Kristalle leben nicht, denn sie stellen den energieärmsten Zustand dar, den die Atome einnehmen können. Lebewesen zeichnen sich aber dadurch aus, dass sie vom Gleichgewichtszustand entfernt funktionieren, indem sie Energie anzapfen, um damit die lokale Entropie zu vermindern. Auf Methan-Basis geht da allerdings nichts, auch wenn Du es mir nicht glauben magst.
@smokingun smokingun schrieb:die möglichkeit besteht das silizium den Kohlenstoff ersetzt
Die planetologischen Rahmenbedingungen sprechen dagegen, dass das möglich ist.
smokingun schrieb:Titan ist aber ausserhalb der habitalen Umlauf- Zone wo auf wasser basierenden kohlenstoff als leben wahrschl. macht
Das geschmolzene Eis bezog sich auf die Entstehungsphase von Titan. Dass danach alles wieder eingefroren ist, ist mir bekannt. Siliziumverbindungen, die das Potenzial hätten, komplexere Moleküle zu bilden, wurden in der Entstehungsphase zerstört, weil sie sich zu Kieselsäure umgesetzt haben. Damit war Silizium aus der chemischen Evolution raus.
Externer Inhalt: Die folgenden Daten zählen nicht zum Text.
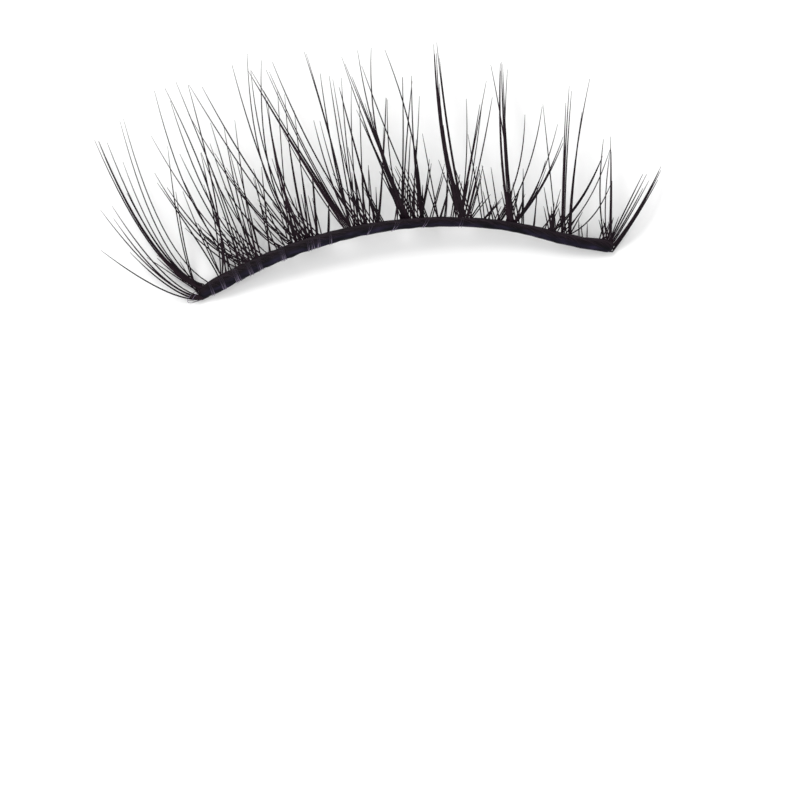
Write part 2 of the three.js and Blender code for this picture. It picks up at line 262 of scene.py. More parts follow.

smokingun schrieb:du vergisst das silizium an und für sich schon ein wichtiger faktor für bindungen sind
Nein, da vergesse ich nichts, weil es schlicht nicht stimmt, dass Silizium (außer für die Außenskelette von Kieselalgen) irgend eine Relevanz für Bindungen besitzt. Silizium bildet unter natürlichen Voraussetzungen (also außerhalb von Laboren) Silikate, die als Gestein für die Planetenbildung von Bedeutung sind, aber nicht für die Lebensentstehung.